Put differently: the market appears to be pricing significant long-duration revenue risk while still valuing ongoing profitability. If revenue growth re-accelerates from low single-digits back toward a faster clip as AI features land, those multiples would re-rate higher because free cash flow scales well with increased subscription monetization.

Catalysts to watch (near- to medium-term)

  • Quarterly results and guidance that show sequential improvement in subscription revenue growth and ARR trajectory.
  • Product adoption metrics for Agentforce 360 and other AI offerings (customer count, paid seats, attach rates).
  • Management commentary on pricing power for AI features and timing of monetization.
  • Macro-driven rotation back into software/AI names if large-cap cloud names stabilize.

Trade idea - actionable plan

Primary trade: Buy Salesforce (CRM) at $211.00

  • Entry: $211.00
  • Stop loss: $197.00
  • Target 1: $260.00
  • Target 2: $275.00
  • Time horizon: Long term (180 trading days) - allow multiple quarterly prints and product adoption updates to prove the thesis.

Rationale: the entry sits just above recent support and the 52-week low; stop below $197 cushions against a deeper breakdown while leaving room for short-term noise. Targets reflect a recovery toward mid-cycle valuation as revenue growth normalizes and AI monetization starts to compound ARR.

Position sizing & trade management

Keep position size modest relative to portfolio (single-digit percent exposure) given cyclical sentiment. Consider trimming into Target 1 for a partial profit and moving the stop to breakeven; sell remaining position at Target 2 or trail the stop on subsequent strength.
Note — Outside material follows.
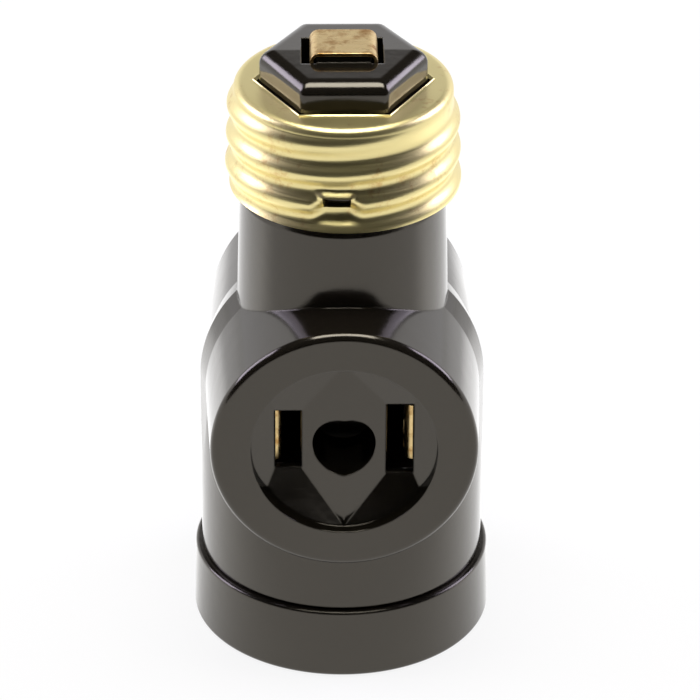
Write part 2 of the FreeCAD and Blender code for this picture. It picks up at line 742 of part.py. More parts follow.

Risks and counterarguments

  • Revenue re-acceleration may lag AI adoption. Product launches like Agentforce 360 can take time to convert into scaled ARR; if adoption or willingness-to-pay is slower than expected, the revenue rebound may not materialize.
  • Competition and platform risk. Large cloud and AI vendors could bundle competing AI solutions into their stacks or undercut pricing, pressuring Salesforce's attach rates and pricing power.
  • Multiple compression if macro or sentiment deteriorates. Even with decent cash flow, software multiples can compress rapidly during risk-off periods — that could push the stock below the stop or delay recovery.
  • Execution risk on go-to-market. Embedding AI is as much a sales and services motion as a product one; if Salesforce cannot efficiently monetize AI features through renewals, upsells and new seats, margins and growth will suffer.
  • Short-term technical downside. Momentum indicators are negative and the MACD histogram is in bearish territory; a bounce is possible but a failed bounce could trigger further selling.

Counterargument: The market may be correct — AI could monetize more effectively within cloud infrastructure and specialized workflow apps, leaving legacy CRM vendors to accept slower growth. If enterprises choose best-of-breed point solutions or large hyperscalers embed AI services with stronger channel incentives, Salesforce could see durable revenue pressure that justifies a lower multiple for longer.

What would change my mind

I would downgrade this trade if one or more of the following occurs: management lowers near-term guidance materially on subscription revenue or ARR, gross margins deteriorate meaningfully below current levels, or customer adoption metrics for Agentforce 360 show low paid conversion. Conversely, better-than-expected ARR and clear pricing power for AI features would strengthen the bull case and justify taking more risk or adding to the position.

Bottom line

Salesforce is a high-quality, high-margin software franchise trading near multi-month lows after a revenue reset. The company's strong free cash flow and product depth give it a plausible path to monetize enterprise AI, and current technical exhaustion creates an asymmetric trade setup. With a disciplined entry at $211.00, a stop at $197.00 and targets at $260 and $275, this is a position-sized buy for investors willing to wait through multiple quarters for the AI recovery to show up in the top line.

Key dates & references to watch

  • Recent coverage noting the recovery potential was published on 02/02/2026 and commentary on the 2025 selloff and Agentforce 360 appeared in late January 2026 (01/28/2026).
  • 52-week high: $348.04 on 02/05/2025; 52-week low: $208.78 on 01/29/2026 - these anchors define the range for recovery targets.

Risks

  • AI monetization could be slower than expected; product adoption may take quarters to convert into ARR.
  • Competition from hyperscalers and point-solution AI vendors could pressure pricing and attach rates.
  • Macro risk and multiple compression could push the stock lower even if fundamentals remain intact.
  • Execution risk: poor go-to-market performance would delay any revenue re-acceleration and strain margins.